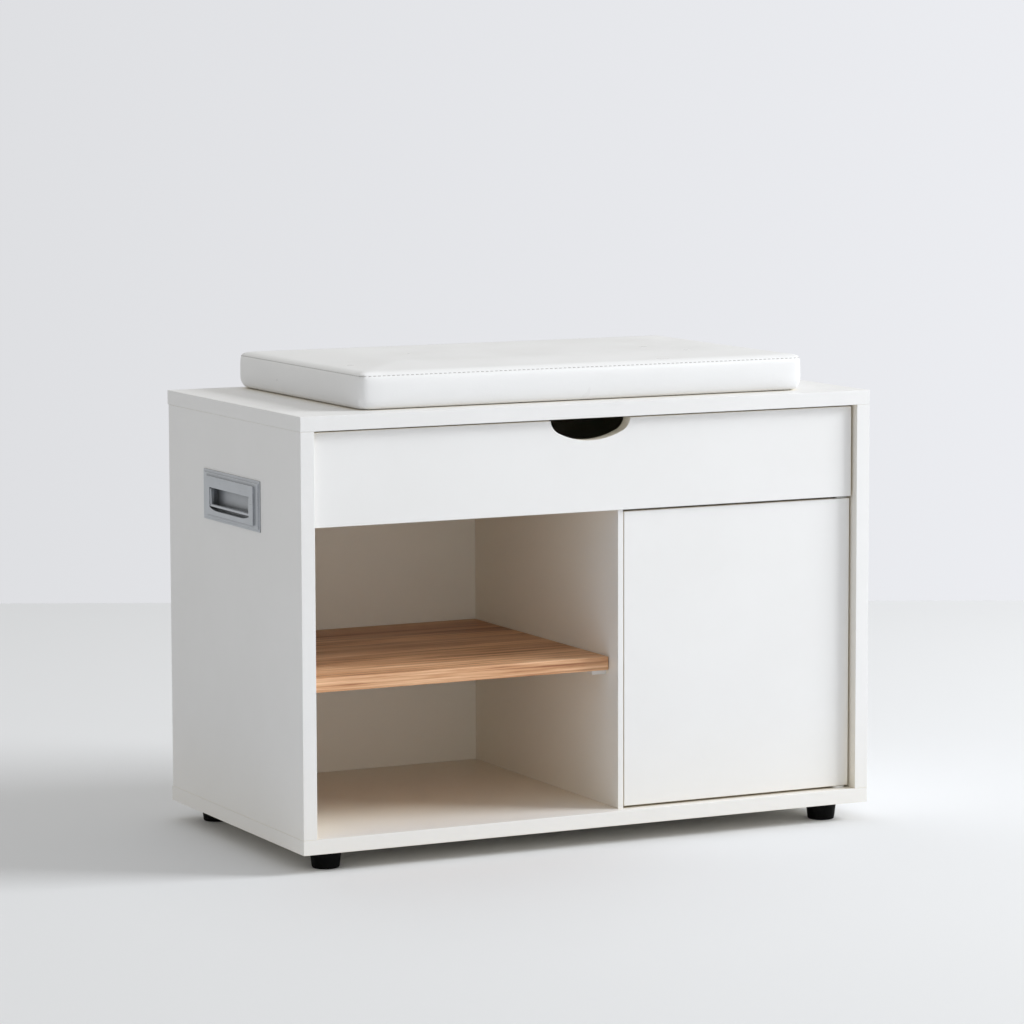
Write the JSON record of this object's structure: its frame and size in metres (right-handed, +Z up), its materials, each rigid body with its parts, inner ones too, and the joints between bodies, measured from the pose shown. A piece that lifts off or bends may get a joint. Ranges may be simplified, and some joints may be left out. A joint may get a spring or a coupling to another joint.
{
  "type": "entryway bench",
  "caption": "Low white storage bench with a wide drawer, an open bay with a wooden shelf, a push-to-open door, flush side handles, short feet and a loose padded seat cushion.",
  "frame": {"origin": "on the floor under the middle of the cabinet's width and depth", "axes": "+X to the right seen from the front, -Y towards the front with the drawer and the door, +Z up"},
  "size_m": [0.6986, 0.37, 0.527],
  "materials": {
    "white_board": "satin",
    "back_board": "satin",
    "natural_wood": "satin",
    "dowel_wood": "matte",
    "black_plastic": "satin",
    "white_plastic": "satin",
    "grey_plastic": "satin",
    "satin_metal": "satin",
    "steel": "satin",
    "white_leather": "satin",
    "foam": "matte"
  },
  "bodies": {
    "cabinet": {"top_panel": "white_board", "bottom_panel": "white_board", "left_side_panel": "white_board", "right_side_panel": "white_board", "divider_panel": "white_board", "mid_panel": "white_board", "back_panel": "back_board", "wood_shelf": "natural_wood", "wood_dowels": "dowel_wood", "foot_front_left": "black_plastic", "foot_front_right": "black_plastic", "foot_back_left": "black_plastic", "foot_back_right": "black_plastic", "shelf_pins": "white_plastic", "left_rail": "white_plastic", "right_rail": "white_plastic", "pivot_bush": "white_plastic", "latch_housing": "white_plastic", "left_handle_plate": "satin_metal", "right_handle_plate": "satin_metal", "foot_screws": "steel", "base_screws": "steel", "mid_panel_screws": "steel", "cam_bolts": "steel", "cam_discs": "steel", "back_nails": "steel", "rail_screws": "steel", "pivot_plate": "steel", "pivot_plate_screws": "steel", "latch_spring": "steel", "latch_screws": "steel", "left_handle_pins": "steel", "right_handle_pins": "steel", "handle_screws": "steel"},
    "drawer": {"drawer_front": "white_board", "drawer_left_side": "white_board", "drawer_right_side": "white_board", "drawer_back": "white_board", "drawer_bottom": "back_board", "drawer_cam_bolts": "steel", "drawer_cam_discs": "steel", "drawer_dowels": "dowel_wood", "drawer_back_screws": "steel"},
    "door": {"door_panel": "white_board", "door_top_pin": "steel", "door_bottom_pin": "steel", "door_strike_plate": "steel"},
    "plunger": {"latch_plunger": "grey_plastic"},
    "left_bail": {"left_handle_bail": "satin_metal"},
    "right_bail": {"right_handle_bail": "satin_metal"},
    "cushion": {"cushion_cover": "white_leather", "cushion_foam": "foam"}
  },
  "joints": [
    {"name": "drawer_slide", "type": "slide", "parent": "cabinet", "child": "drawer", "axis": [0, -1, 0], "range_m": [0, 0.25]},
    {"name": "door_hinge", "type": "hinge", "parent": "cabinet", "child": "door", "pos_m": [0.3167, -0.167, 0.2], "axis": [0, 0, 1], "range_deg": [0, 105]},
    {"name": "latch_push", "type": "slide", "parent": "cabinet", "child": "plunger", "axis": [0, 1, 0], "range_m": [0, 0.003], "stiffness_N_per_m": 300, "springref_m": -0.005, "deforming": ["latch_spring"]},
    {"name": "left_bail_swing", "type": "hinge", "parent": "cabinet", "child": "left_bail", "pos_m": [-0.3465, 0, 0.3863], "axis": [0, 1, 0], "range_deg": [0, 90]},
    {"name": "right_bail_swing", "type": "hinge", "parent": "cabinet", "child": "right_bail", "pos_m": [0.3465, 0, 0.3863], "axis": [0, -1, 0], "range_deg": [0, 90]},
    {"name": "cushion_lift", "type": "slide", "parent": "cabinet", "child": "cushion", "axis": [0, 0, 1], "range_m": [0, 0.15]}
  ]
}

·····

Your instructions: Repeat the whole listing exactly, keeping every line intact.

Written solution:
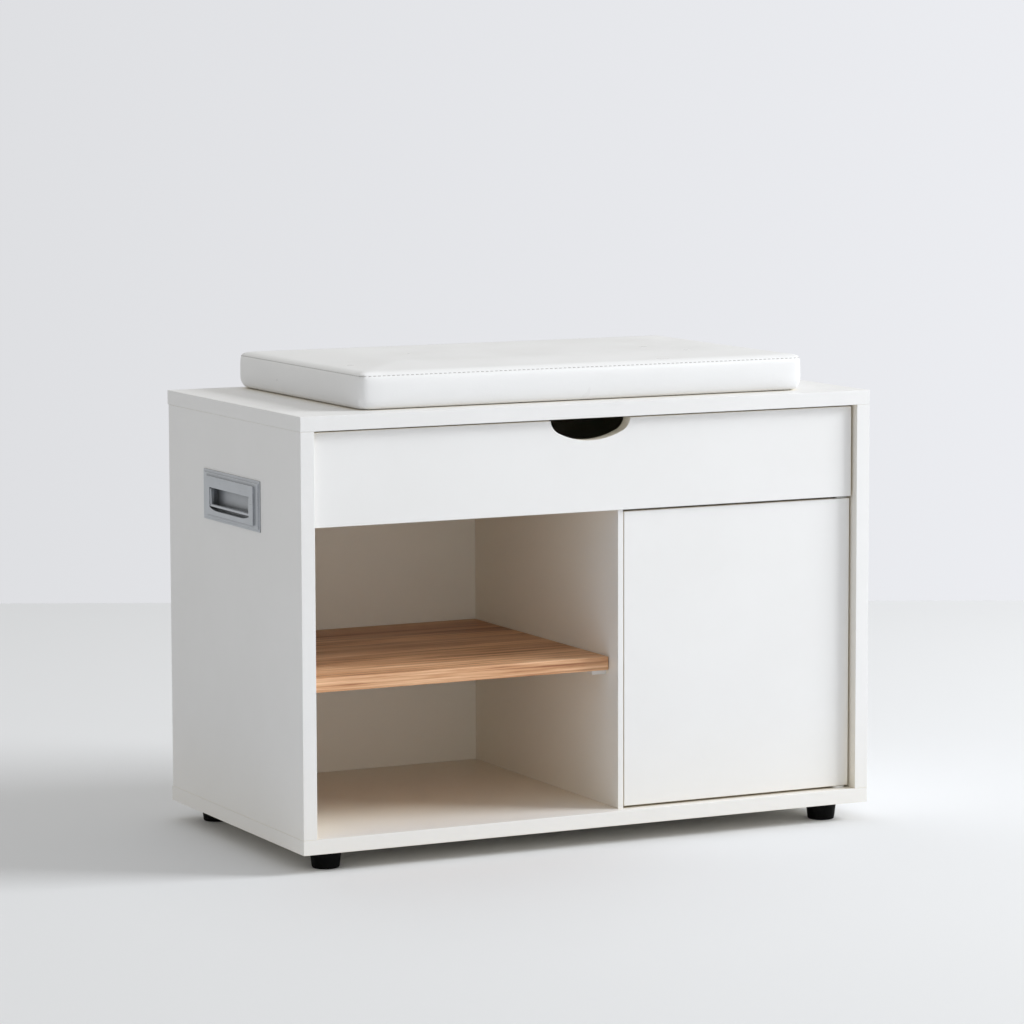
Write the JSON record of this object's structure: its frame and size in metres (right-handed, +Z up), its materials, each rigid body with its parts, inner ones too, and the joints between bodies, measured from the pose shown. A piece that lifts off or bends may get a joint. Ranges may be simplified, and some joints may be left out. A joint may get a spring or a coupling to another joint.
{
  "type": "entryway bench",
  "caption": "Low white storage bench with a wide drawer, an open bay with a wooden shelf, a push-to-open door, flush side handles, short feet and a loose padded seat cushion.",
  "frame": {"origin": "on the floor under the middle of the cabinet's width and depth", "axes": "+X to the right seen from the front, -Y towards the front with the drawer and the door, +Z up"},
  "size_m": [0.6986, 0.37, 0.527],
  "materials": {
    "white_board": "satin",
    "back_board": "satin",
    "natural_wood": "satin",
    "dowel_wood": "matte",
    "black_plastic": "satin",
    "white_plastic": "satin",
    "grey_plastic": "satin",
    "satin_metal": "satin",
    "steel": "satin",
    "white_leather": "satin",
    "foam": "matte"
  },
  "bodies": {
    "cabinet": {"top_panel": "white_board", "bottom_panel": "white_board", "left_side_panel": "white_board", "right_side_panel": "white_board", "divider_panel": "white_board", "mid_panel": "white_board", "back_panel": "back_board", "wood_shelf": "natural_wood", "wood_dowels": "dowel_wood", "foot_front_left": "black_plastic", "foot_front_right": "black_plastic", "foot_back_left": "black_plastic", "foot_back_right": "black_plastic", "shelf_pins": "white_plastic", "left_rail": "white_plastic", "right_rail": "white_plastic", "pivot_bush": "white_plastic", "latch_housing": "white_plastic", "left_handle_plate": "satin_metal", "right_handle_plate": "satin_metal", "foot_screws": "steel", "base_screws": "steel", "mid_panel_screws": "steel", "cam_bolts": "steel", "cam_discs": "steel", "back_nails": "steel", "rail_screws": "steel", "pivot_plate": "steel", "pivot_plate_screws": "steel", "latch_spring": "steel", "latch_screws": "steel", "left_handle_pins": "steel", "right_handle_pins": "steel", "handle_screws": "steel"},
    "drawer": {"drawer_front": "white_board", "drawer_left_side": "white_board", "drawer_right_side": "white_board", "drawer_back": "white_board", "drawer_bottom": "back_board", "drawer_cam_bolts": "steel", "drawer_cam_discs": "steel", "drawer_dowels": "dowel_wood", "drawer_back_screws": "steel"},
    "door": {"door_panel": "white_board", "door_top_pin": "steel", "door_bottom_pin": "steel", "door_strike_plate": "steel"},
    "plunger": {"latch_plunger": "grey_plastic"},
    "left_bail": {"left_handle_bail": "satin_metal"},
    "right_bail": {"right_handle_bail": "satin_metal"},
    "cushion": {"cushion_cover": "white_leather", "cushion_foam": "foam"}
  },
  "joints": [
    {"name": "drawer_slide", "type": "slide", "parent": "cabinet", "child": "drawer", "axis": [0, -1, 0], "range_m": [0, 0.25]},
    {"name": "door_hinge", "type": "hinge", "parent": "cabinet", "child": "door", "pos_m": [0.3167, -0.167, 0.2], "axis": [0, 0, 1], "range_deg": [0, 105]},
    {"name": "latch_push", "type": "slide", "parent": "cabinet", "child": "plunger", "axis": [0, 1, 0], "range_m": [0, 0.003], "stiffness_N_per_m": 300, "springref_m": -0.005, "deforming": ["latch_spring"]},
    {"name": "left_bail_swing", "type": "hinge", "parent": "cabinet", "child": "left_bail", "pos_m": [-0.3465, 0, 0.3863], "axis": [0, 1, 0], "range_deg": [0, 90]},
    {"name": "right_bail_swing", "type": "hinge", "parent": "cabinet", "child": "right_bail", "pos_m": [0.3465, 0, 0.3863], "axis": [0, -1, 0], "range_deg": [0, 90]},
    {"name": "cushion_lift", "type": "slide", "parent": "cabinet", "child": "cushion", "axis": [0, 0, 1], "range_m": [0, 0.15]}
  ]
}